Plan fine-tuned for oil spills at "The Cut"

Council conducted an oil spill exercise at ‘The Cut’ Waikanae Beach on Wednesday 22 June.  How the Marine Oil Spill response team would respond to an oil spill in this area and where the equipment would be placed, was fine tuned.  

No oil was put into the sea during the exercise, and the team used oil recovery equipment in the form of booms (floating fences) during the training session to make it as authentic as possible. Testing included configuring the booms so they made a passage up Waikanae Stream to an oil containment area on the railway side of the stream. 

Exercise Controller Louise Bennett said the exercise was about ensuring the team was ready to respond to protect people and the environment. "No 2 spill responses are the same but now we have a generic action plan for The Cut and Waikanae Stream that can be fine tuned in an emergency. The plan would be adapted to consider the weather, tides and how fast the oil was moving.”

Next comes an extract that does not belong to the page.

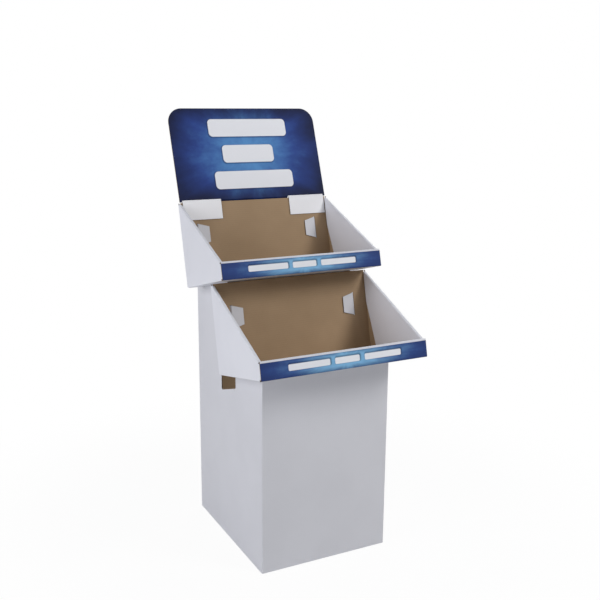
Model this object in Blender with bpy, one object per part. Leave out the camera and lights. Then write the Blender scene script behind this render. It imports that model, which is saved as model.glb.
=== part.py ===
"""Cardboard floor display stand, in metres, with +Z up and the front towards -Y.

Four folded sheets make it. A column has side panels cut in steps. Two equal trays sit on the steps,
tilted back, and tabs of the column hook through slots in their back panels. A header card straddles
the back panel of the upper tray. The origin is on the floor, under the middle of the whole stand.

The column is worked out in its own frame, whose Y starts at the column's front face. A tray has a
frame of its own: x across, y from the lip's face to the back, z up from the underside of its floor.
"""

import math
from typing import NamedTuple

import bmesh
import bpy
from mathutils import Matrix, Vector


class Seat(NamedTuple):
    """Where a tilted sheet sits: its lowest front edge, and how far it leans back."""

    y: float
    z: float
    lean: float


# Board and folds
BOARD = 0.003
FOLD_RADIUS = 0.002  # at the middle of the board
FOLD_STEPS = 4
SHARP_ANGLE = math.radians(30)  # between faces that keep a hard edge in shading
GAP = 0.0003  # between sheets that touch, and between the layers of one sheet
SLOT_CLEARANCE = 0.0015
OVERRUN = 0.02  # how far a cutter runs past what it cuts
JOIN = 0.012  # how far two stretches of one sheet run into each other
GRID = 0.000001  # outlines are rounded to this, so that faces meant to share a plane share it exactly

# Column
COLUMN_WIDTH = 0.408
COLUMN_DEPTH = 0.483
COLUMN_HEIGHT = 0.95
GLUE_FLAP = 0.035
HAND_HOLE_WIDTH = 0.108
HAND_HOLE_HEIGHT = 0.058
HAND_HOLE_SHIFT = 0.006  # from the middle of the panel towards the front
HAND_HOLE_DROP = 0.087  # from the lower tray's rear corner to the hole's lower edge at its rear end
HAND_HOLE_RISE = 0.036  # how much higher the lower edge is at the front end
HAND_HOLE_CORNER = 0.006
TEAR_WIDTH = 0.0012
TEAR_DEPTH = 0.011
TEAR_SETBACK = 0.011  # from the hole's front end

# Trays, both from one blank
TRAY_WIDTH = 0.5137
TRAY_DEPTH = 0.297
TRAY_BACK = 0.2608
TRAY_LIP = 0.0525
CORNER_FLAP = 0.085
FRONT_FLAP = 0.055
INNER_SIDE_RELIEF = 0.004  # between the back panel and an inner side panel
INNER_SIDE_BREAK = 0.163  # height at which an inner side panel leaves the rear corner
INNER_SIDE_SETBACK = 0.047  # how far it has left that corner at the floor
LOCK_TAB_WIDTH = 0.05
LOCK_TAB_SPREAD = 0.16  # from the middle of the tray to the middle of a lock tab
LOCK_TAB_DROP = 0.002

# Where the trays sit on the column
UPPER_TRAY_INSET = 0.05794  # from the column's back to the tray's rear lower corner
UPPER_TRAY_DROP = 0.19297  # from the column's top to that corner
UPPER_TRAY_LEAN = math.radians(15.16)
LOWER_TRAY_INSET = 0.30769
LOWER_TRAY_LEAN = math.radians(12.81)
TRAY_CLEARANCE = 0.0027  # from the top of the lower tray's back panel up to the upper tray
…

“Two exercises are carried out each year and are funded by Maritime New Zealand. Without a trained, committed team it would be extremely difficult to react.” Council’s marine oil spill response team includes council staff, and representatives from Eastland Port, Rural Fire, Police, and Ministry of Fisheries. The team has been having exercises since the late 1990s and deals with around 10 spills per year in the area.

Jim Tetlow from Hawkes Bay Regional Council’s Spill Response team was an observer for this exercise and felt the Gisborne team worked very well together. “Each person knows their job which is important in an emergency situation. Health and safety aspects were well considered by taping off the area from the public and ensuring staff signed in and out. I will be taking these ideas back to my team,” Mr Tetlow said.

“The massive oil spill in the Gulf of Mexico has highlighted the catastrophic impact a real oil spill can have on an environment. Even though any events here will probably have a much more localised impact, serious environmental damage could occur. Our first priority will be to ensure the health and safety of the public, stop any further oil leaks, recover spilt oil and protect wildlife and other environmental resources”  Mrs Bennett added.

 The last time booms were deployed in this area was in February 2002 when the Jody F Millennium beached in a similar area and lost over 20 tonnes of heavy bunker oil into the sea. An incoming tide carried the oil into The Cut area.